I think there's a good chance Wolfram might go down as the D'Arcy Thompson of the early 21st century (or, as much as it pains me to say this, the Gregory Bateson)--an insightful noticer of patterns whose work turns out to have little or no scientific relevance in the long run and is ultimately remembered for its beauty.
posted by rodii at 9:18 AM on May 12, 2002


I think there's a good chance Wolfram might go down as the D'Arcy Thompson of the early 21st century

I was also thinking of Goethe, who believed his Theory of Colors was his most important work - luckily he was not only a great scientist but also wrote stuff like Faust.
posted by vacapinta at 10:08 AM on May 12, 2002


I thought of Goethe too, but figured I had already exceeded my pretention allowance for one thread.

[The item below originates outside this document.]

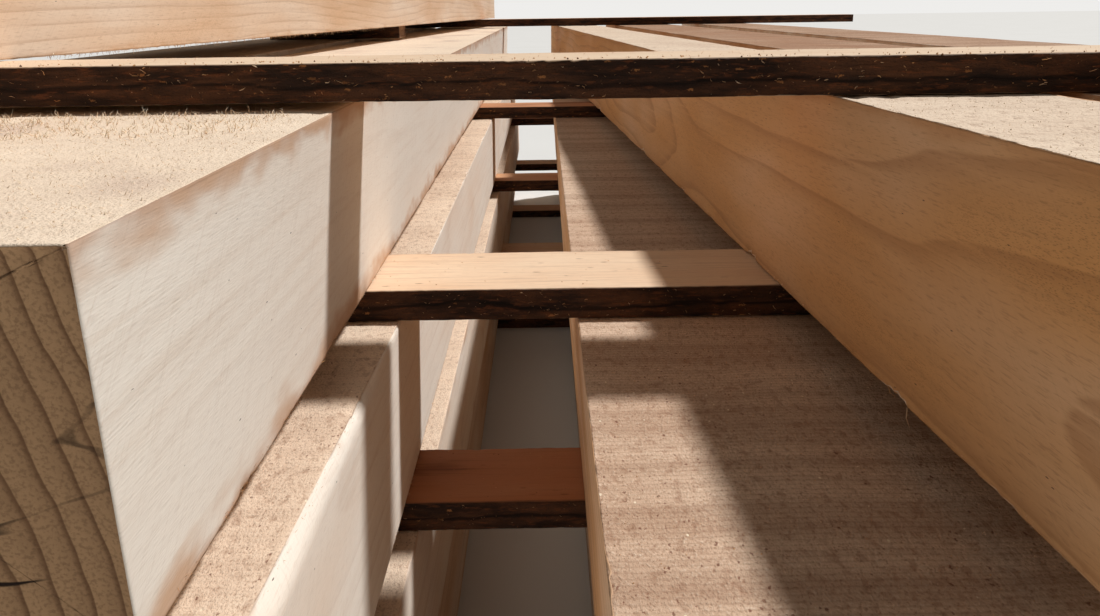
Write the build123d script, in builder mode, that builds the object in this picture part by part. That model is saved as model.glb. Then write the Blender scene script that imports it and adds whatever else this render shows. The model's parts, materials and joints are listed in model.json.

The thing about Goethe, Thompson, Bateson is that they were conceptually brilliant but empirical dead ends--their theories just didn't lead anywhere and, as in the case of Goethe's theory of color, were just wrong. There's no real causal mechanism at work, so they have to posit fairly outlandish accounts of reality--like "the universe is a computer" to be able to tell a real story.
posted by rodii at 5:15 PM on May 12, 2002


Oh we're way beyond double post territory.

And yet I hadn't known of Wolfram before now. But I'm glad I do. Strange, that...
posted by holycola at 10:39 PM on May 12, 2002


hey that wired article justlooking talked about is available online now :) and so is a new kind of science!
posted by kliuless at 1:36 PM on May 14, 2002


That Wired article is pretty good, and makes me (me!) want to read the book.